* Supplied information *

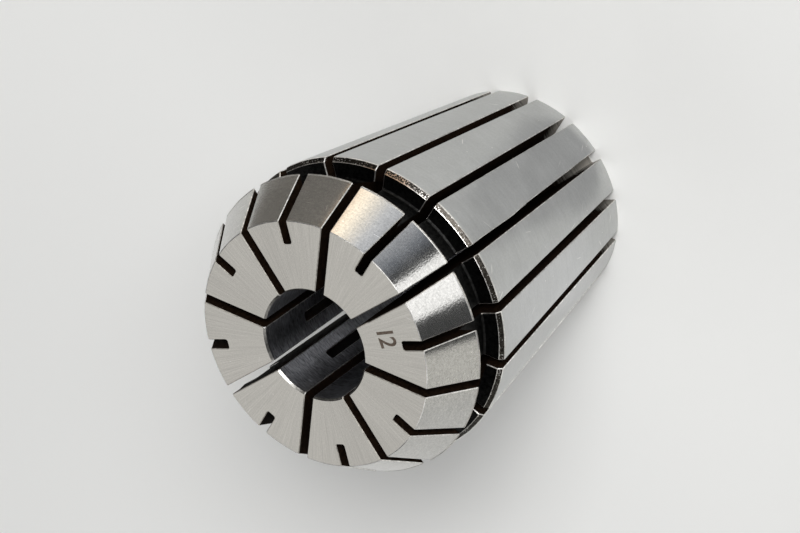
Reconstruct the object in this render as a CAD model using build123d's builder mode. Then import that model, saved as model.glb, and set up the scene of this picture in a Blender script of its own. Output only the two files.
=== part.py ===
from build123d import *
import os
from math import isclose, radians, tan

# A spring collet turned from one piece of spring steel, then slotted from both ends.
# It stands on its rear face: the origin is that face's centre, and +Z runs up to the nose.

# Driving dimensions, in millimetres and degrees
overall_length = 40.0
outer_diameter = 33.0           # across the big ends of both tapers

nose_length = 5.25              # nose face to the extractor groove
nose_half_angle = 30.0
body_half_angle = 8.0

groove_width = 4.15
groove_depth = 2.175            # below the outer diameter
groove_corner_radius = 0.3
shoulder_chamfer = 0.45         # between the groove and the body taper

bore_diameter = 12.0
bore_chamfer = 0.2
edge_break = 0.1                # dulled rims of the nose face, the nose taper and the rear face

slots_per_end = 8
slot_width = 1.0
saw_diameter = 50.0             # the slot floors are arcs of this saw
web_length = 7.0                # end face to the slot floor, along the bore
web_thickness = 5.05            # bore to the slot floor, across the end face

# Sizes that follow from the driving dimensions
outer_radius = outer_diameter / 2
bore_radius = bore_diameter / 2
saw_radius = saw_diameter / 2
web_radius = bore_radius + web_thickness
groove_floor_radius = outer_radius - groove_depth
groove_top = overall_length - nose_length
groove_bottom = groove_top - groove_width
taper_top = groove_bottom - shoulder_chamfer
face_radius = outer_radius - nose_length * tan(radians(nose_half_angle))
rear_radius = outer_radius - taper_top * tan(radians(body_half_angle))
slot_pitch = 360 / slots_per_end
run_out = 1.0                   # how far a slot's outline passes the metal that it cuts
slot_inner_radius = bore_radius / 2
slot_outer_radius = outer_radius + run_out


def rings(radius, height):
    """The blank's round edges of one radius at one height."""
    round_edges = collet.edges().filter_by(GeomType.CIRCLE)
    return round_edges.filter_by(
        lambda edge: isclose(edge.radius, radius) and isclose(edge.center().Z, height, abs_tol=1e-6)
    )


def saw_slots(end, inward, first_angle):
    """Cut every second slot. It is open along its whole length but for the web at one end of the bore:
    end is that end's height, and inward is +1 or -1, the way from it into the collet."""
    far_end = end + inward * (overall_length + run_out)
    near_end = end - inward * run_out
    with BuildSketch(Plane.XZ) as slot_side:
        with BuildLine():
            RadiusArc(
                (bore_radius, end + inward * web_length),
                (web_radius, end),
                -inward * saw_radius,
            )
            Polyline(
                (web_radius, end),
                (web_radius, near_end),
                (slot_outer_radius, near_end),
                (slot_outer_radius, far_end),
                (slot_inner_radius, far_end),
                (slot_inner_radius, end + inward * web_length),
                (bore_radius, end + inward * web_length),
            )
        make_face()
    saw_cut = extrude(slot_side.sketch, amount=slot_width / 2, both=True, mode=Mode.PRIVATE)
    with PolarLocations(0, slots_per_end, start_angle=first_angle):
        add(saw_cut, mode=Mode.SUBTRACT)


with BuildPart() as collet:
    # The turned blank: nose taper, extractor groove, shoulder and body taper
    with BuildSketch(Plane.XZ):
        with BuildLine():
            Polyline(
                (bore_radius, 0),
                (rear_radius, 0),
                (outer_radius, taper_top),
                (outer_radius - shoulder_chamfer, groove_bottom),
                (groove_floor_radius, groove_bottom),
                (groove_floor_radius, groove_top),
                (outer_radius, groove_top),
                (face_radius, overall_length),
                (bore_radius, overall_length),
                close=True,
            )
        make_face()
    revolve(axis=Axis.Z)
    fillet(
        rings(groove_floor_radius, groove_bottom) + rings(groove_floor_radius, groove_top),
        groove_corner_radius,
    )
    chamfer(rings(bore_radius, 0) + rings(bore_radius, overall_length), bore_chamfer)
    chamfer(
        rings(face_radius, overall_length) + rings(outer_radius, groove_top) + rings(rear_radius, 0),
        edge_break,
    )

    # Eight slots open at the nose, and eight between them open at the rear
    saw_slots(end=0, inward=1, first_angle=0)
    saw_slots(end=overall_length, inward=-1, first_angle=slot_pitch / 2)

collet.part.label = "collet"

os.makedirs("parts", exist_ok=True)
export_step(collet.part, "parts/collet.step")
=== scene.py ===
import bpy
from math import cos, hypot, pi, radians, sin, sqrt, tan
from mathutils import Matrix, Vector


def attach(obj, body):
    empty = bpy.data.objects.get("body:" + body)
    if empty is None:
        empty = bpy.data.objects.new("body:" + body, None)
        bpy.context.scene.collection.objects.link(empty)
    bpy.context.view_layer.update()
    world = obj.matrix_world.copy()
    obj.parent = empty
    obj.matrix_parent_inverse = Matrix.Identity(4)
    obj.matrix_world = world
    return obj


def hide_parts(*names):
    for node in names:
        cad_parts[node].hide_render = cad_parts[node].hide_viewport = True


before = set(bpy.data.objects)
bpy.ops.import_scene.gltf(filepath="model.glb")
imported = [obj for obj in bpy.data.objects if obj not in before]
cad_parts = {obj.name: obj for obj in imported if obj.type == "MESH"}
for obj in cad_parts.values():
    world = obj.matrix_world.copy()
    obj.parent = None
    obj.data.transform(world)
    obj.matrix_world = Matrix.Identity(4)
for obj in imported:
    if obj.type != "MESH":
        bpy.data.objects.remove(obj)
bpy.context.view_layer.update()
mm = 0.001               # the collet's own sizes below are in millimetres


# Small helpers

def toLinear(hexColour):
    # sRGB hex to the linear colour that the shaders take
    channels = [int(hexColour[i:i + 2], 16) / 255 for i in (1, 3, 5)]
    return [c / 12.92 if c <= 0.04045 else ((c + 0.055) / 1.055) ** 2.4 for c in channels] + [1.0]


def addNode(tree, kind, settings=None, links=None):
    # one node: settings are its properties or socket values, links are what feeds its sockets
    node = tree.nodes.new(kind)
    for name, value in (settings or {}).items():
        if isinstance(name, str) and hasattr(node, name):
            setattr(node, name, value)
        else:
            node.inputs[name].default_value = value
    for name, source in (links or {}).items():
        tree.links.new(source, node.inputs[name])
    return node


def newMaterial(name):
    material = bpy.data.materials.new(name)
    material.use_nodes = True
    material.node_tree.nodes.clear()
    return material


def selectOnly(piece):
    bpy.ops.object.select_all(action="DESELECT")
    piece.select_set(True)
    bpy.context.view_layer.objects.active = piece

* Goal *
Quote only the lines running from the line that holds "# Eight slots" to the line that holds "are in millimetres", both ends included.

* Full solution *
    # Eight slots open at the nose, and eight between them open at the rear
    saw_slots(end=0, inward=1, first_angle=0)
    saw_slots(end=overall_length, inward=-1, first_angle=slot_pitch / 2)

collet.part.label = "collet"

os.makedirs("parts", exist_ok=True)
export_step(collet.part, "parts/collet.step")
=== scene.py ===
import bpy
from math import cos, hypot, pi, radians, sin, sqrt, tan
from mathutils import Matrix, Vector


def attach(obj, body):
    empty = bpy.data.objects.get("body:" + body)
    if empty is None:
        empty = bpy.data.objects.new("body:" + body, None)
        bpy.context.scene.collection.objects.link(empty)
    bpy.context.view_layer.update()
    world = obj.matrix_world.copy()
    obj.parent = empty
    obj.matrix_parent_inverse = Matrix.Identity(4)
    obj.matrix_world = world
    return obj


def hide_parts(*names):
    for node in names:
        cad_parts[node].hide_render = cad_parts[node].hide_viewport = True


before = set(bpy.data.objects)
bpy.ops.import_scene.gltf(filepath="model.glb")
imported = [obj for obj in bpy.data.objects if obj not in before]
cad_parts = {obj.name: obj for obj in imported if obj.type == "MESH"}
for obj in cad_parts.values():
    world = obj.matrix_world.copy()
    obj.parent = None
    obj.data.transform(world)
    obj.matrix_world = Matrix.Identity(4)
for obj in imported:
    if obj.type != "MESH":
        bpy.data.objects.remove(obj)
bpy.context.view_layer.update()
mm = 0.001               # the collet's own sizes below are in millimetres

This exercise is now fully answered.